(THE REQUEST): Extract the lines that carry the string "hinge" from the listing.

(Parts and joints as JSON):
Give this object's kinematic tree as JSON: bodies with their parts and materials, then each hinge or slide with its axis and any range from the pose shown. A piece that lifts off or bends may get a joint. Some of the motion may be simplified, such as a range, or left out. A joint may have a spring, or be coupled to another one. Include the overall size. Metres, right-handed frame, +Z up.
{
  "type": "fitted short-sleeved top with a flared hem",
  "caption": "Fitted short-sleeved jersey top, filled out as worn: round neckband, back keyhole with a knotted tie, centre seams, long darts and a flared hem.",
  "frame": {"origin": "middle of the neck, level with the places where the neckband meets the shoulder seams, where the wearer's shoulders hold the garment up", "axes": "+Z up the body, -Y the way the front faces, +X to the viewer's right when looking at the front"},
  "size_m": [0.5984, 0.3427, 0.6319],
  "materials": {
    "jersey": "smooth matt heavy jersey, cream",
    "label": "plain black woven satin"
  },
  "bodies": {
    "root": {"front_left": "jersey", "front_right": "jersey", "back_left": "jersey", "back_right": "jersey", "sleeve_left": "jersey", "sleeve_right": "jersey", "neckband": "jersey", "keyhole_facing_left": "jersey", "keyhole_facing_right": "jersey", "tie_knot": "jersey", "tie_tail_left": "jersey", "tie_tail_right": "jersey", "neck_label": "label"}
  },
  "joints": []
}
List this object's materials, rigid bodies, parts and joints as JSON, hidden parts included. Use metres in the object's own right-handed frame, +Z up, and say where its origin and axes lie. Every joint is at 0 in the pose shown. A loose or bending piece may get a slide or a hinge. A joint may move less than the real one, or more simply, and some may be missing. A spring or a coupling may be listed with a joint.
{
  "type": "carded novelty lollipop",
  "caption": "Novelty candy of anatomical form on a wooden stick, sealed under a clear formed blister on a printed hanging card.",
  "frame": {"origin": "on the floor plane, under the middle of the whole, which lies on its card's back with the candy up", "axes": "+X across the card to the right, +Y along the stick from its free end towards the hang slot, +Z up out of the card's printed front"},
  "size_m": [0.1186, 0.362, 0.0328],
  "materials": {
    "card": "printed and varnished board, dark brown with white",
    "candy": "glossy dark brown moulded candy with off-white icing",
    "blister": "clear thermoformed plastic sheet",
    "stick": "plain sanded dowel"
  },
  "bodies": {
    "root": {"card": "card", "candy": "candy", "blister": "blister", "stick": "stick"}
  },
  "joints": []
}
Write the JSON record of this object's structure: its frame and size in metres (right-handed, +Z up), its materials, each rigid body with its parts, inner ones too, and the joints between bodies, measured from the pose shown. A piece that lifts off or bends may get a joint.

(OUTPUT FOR THIS EXERCISE):
Give this object's kinematic tree as JSON: bodies with their parts and materials, then each hinge or slide with its axis and any range from the pose shown. A piece that lifts off or bends may get a joint. Some of the motion may be simplified, such as a range, or left out. A joint may have a spring, or be coupled to another one. Include the overall size. Metres, right-handed frame, +Z up.
List this object's materials, rigid bodies, parts and joints as JSON, hidden parts included. Use metres in the object's own right-handed frame, +Z up, and say where its origin and axes lie. Every joint is at 0 in the pose shown. A loose or bending piece may get a slide or a hinge. A joint may move less than the real one, or more simply, and some may be missing. A spring or a coupling may be listed with a joint.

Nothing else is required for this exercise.